Spring was confirmed

Spring is definitely springing, despite the snow last week. I was very disappointed by the snow, it came down, it settled, it sat there wet and indifferent, then disappeared into slushy pools. I felt the spring the other day, the quality of the air had changed, and even though cold, it was subtly different, not a winter cold. Spring was confirmed today when I went to hang the washing on the line, went out without my shoes on and the paving slabs were warm beneath my feet. When I brought in the washing it too felt different, dried in a different way from winter dried clothes.

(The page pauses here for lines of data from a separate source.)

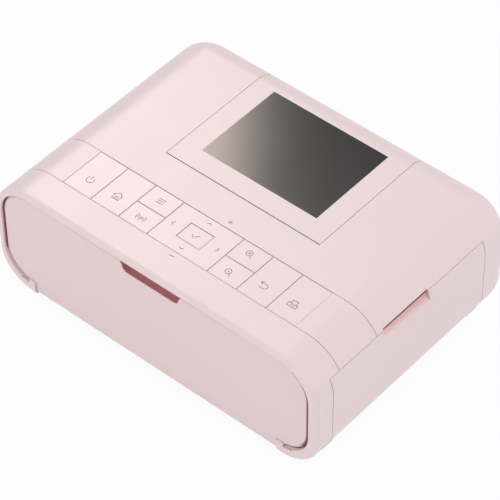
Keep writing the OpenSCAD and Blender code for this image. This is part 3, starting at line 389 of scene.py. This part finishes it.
# The card slot's ends in y. The scoop is longer than the slot at both of them.
SLOT_FRONT, SLOT_REAR = -20.85, 8.75
SCOOP_BACK, SCOOP_SKIN, SCOOP_LONGER, SCOOP_HIGH, SCOOP_OVER = 6, 1.0, 1.4, 7, 1.2
scoop = ((DOOR_SIDE - SCOOP_BACK, SLOT_FRONT - SCOOP_LONGER, DOOR_TOP - SCOOP_HIGH),
         (DOOR_SIDE - SCOOP_SKIN, SLOT_REAR + SCOOP_LONGER, DOOR_TOP + SCOOP_OVER))
print("cover up to", round(COVER_TOP, 2), "mm, door up to", round(DOOR_TOP, 2), "mm")

# %% Make the finishes
finish = {
    "case_pink": moulded("case_pink", (239, 221, 223), (236, 217, 219), mirror=0.28),
    # The door's finish paints shade into the scoop under the card slot.
    "door_pink_scoop_shade": moulded("door_pink_scoop_shade", (239, 221, 223), (236, 217, 219), mirror=0.28,
                         pocket=scoop, shade_tone=(236, 186, 190), soft=1.5),
    # The cover's finish paints shade into the finger notch.
    "cover_pink": moulded("cover_pink", (238, 217, 219), (235, 213, 215), mirror=0.28,
                          pocket=notch, shade_tone=(202, 134, 138)),
    "key_pink": moulded("key_pink", (239, 222, 224), (237, 218, 220), roughness=0.34,
                        mirror=0.28),
    # Painted shade: the dark tone of the gap round the cover and of the bevel's deep faces.
    "painted_gap_shade": moulded("painted_gap_shade", (164, 102, 107), (152, 94, 99), roughness=0.7),
    # Painted shade: the near-black of the card slot's mouth.
    "painted_slot_shade": moulded("painted_slot_shade", (40, 12, 16), (30, 8, 12), roughness=0.7),
    "foot_grey": moulded("foot_grey", (206, 190, 193), (196, 180, 183), roughness=0.7,
                         strength=0.35),
    "frame_grey": moulded("frame_grey", (196, 194, 196), (184, 182, 185), roughness=0.5),
    "gear_white": moulded("gear_white", (228, 226, 220), (216, 214, 206), roughness=0.42),
    "bush": moulded("bush", (208, 198, 170), (196, 184, 154), roughness=0.5),
    "roller_rubber": moulded("roller_rubber", (46, 46, 48), (36, 36, 38), roughness=0.78,
                             grain=1800.0, strength=0.4),
    "head": moulded("head", (92, 84, 80), (74, 68, 66), roughness=0.3),
    "heat_sink": rolled("heat_sink", (190, 192, 196), (168, 170, 175), roughness=0.42),
    "steel": rolled("steel", (196, 198, 202), (176, 178, 184)),
    "zinc_screw": rolled("zinc_screw", (188, 190, 194), (150, 152, 156), roughness=0.36,
                         stretch=(1500.0, 1500.0, 400.0)),
    "socket_metal": rolled("socket_metal", (204, 206, 208), (184, 186, 190), roughness=0.28),
    "brass": rolled("brass", (214, 182, 112), (190, 156, 92), roughness=0.3),
    "board_green": moulded("board_green", (28, 92, 58), (20, 76, 48), roughness=0.35,
                           drift=600.0, coat=0.4),
    "black_plastic": moulded("black_plastic", (34, 34, 36), (26, 26, 28), roughness=0.5,
                             strength=0.3),
    "dome_rubber": moulded("dome_rubber", (218, 216, 212), (206, 204, 198), roughness=0.65),
    "cassette_grey": moulded("cassette_grey", (188, 188, 190), (174, 174, 177), roughness=0.45),
    "ink_film": moulded("ink_film", (70, 54, 78), (52, 40, 60), roughness=0.22, grain=900.0),
    "display": moulded("display", (40, 42, 46), (30, 32, 36), roughness=0.3),
    "window_black": moulded("window_black", (20, 19, 19), (16, 15, 15), roughness=0.16,
                            spread=0.04, grain=5000.0, strength=0.03, mirror=0.4),
    "sign_ink": moulded("sign_ink", (150, 118, 122), (142, 110, 114), roughness=0.5),
}
print(len(finish), "finishes")

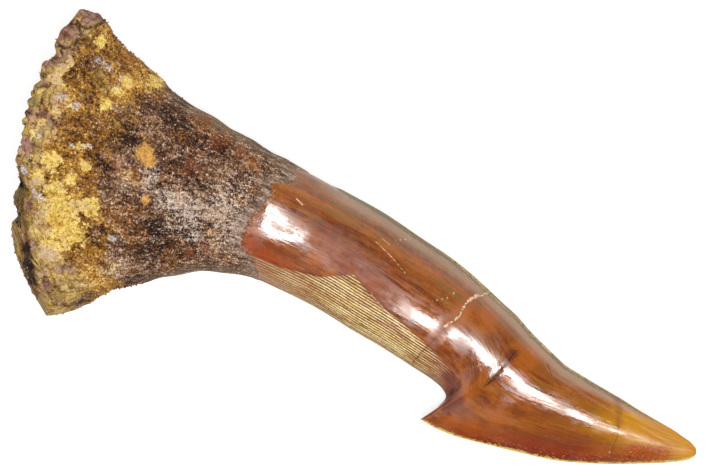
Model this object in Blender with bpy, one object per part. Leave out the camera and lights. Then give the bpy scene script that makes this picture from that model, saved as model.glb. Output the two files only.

We have been so good and careful with trying to be economical with everything, especially our use of energy. We’ve hardly had the central heating on at all, even before Christmas when it was jolly chilly, and we sat swathed in blankets and I bought finger-less gloves so I could carry on writing. I even went back to bed, and sat up against the headboard, laptop on my knee to write.  We’ve become more hardy, much more hardy although the one thing we have relented on is warm water, although we only switch it on sufficient to shower and wash and if I need to do the laundry.

Staying in bed to keep warm reminded me of my great-grandparents, because I realise now that they must have done that too. Tom was born in early 1864, Thomas William Allen, and was an engine driver and what is known as ‘a character’. His wife Anne, was a year younger and despite the hard life they had led, lived to be 91 and 90, dying within a month or so of each other in  late winter, 1956.

I remember them in a fuzzy indistinct way, apart from one clear memory.  I had been taken to visit them and dad knocked on the door of their small terraced house. Granny Anne opened it and looked down at me, smiling in welcome.  Even though I was a tiny child I could tell that she was a little lady. I must have looked surprised because she said “You didn’t know I had feet, did you?” I must have been looking at her feet, because probably she was right, I had never seen her feet because she and Tom were always in bed when we visited. They would have been in bed to keep warm of course, no central heating of course and they probably only had a fire in the living room, and only lit it when they had enough coal to make it.

Tom and Anne had seven children, Fanny, and Maud my grandma, Walter, Sidney, Olive, little Blanche who died soon after she was born, and Grace, known as Gracie who lived until she was 95. It’s quite strange to think I knew Tom and Anne who were born  nearly 160 years ago!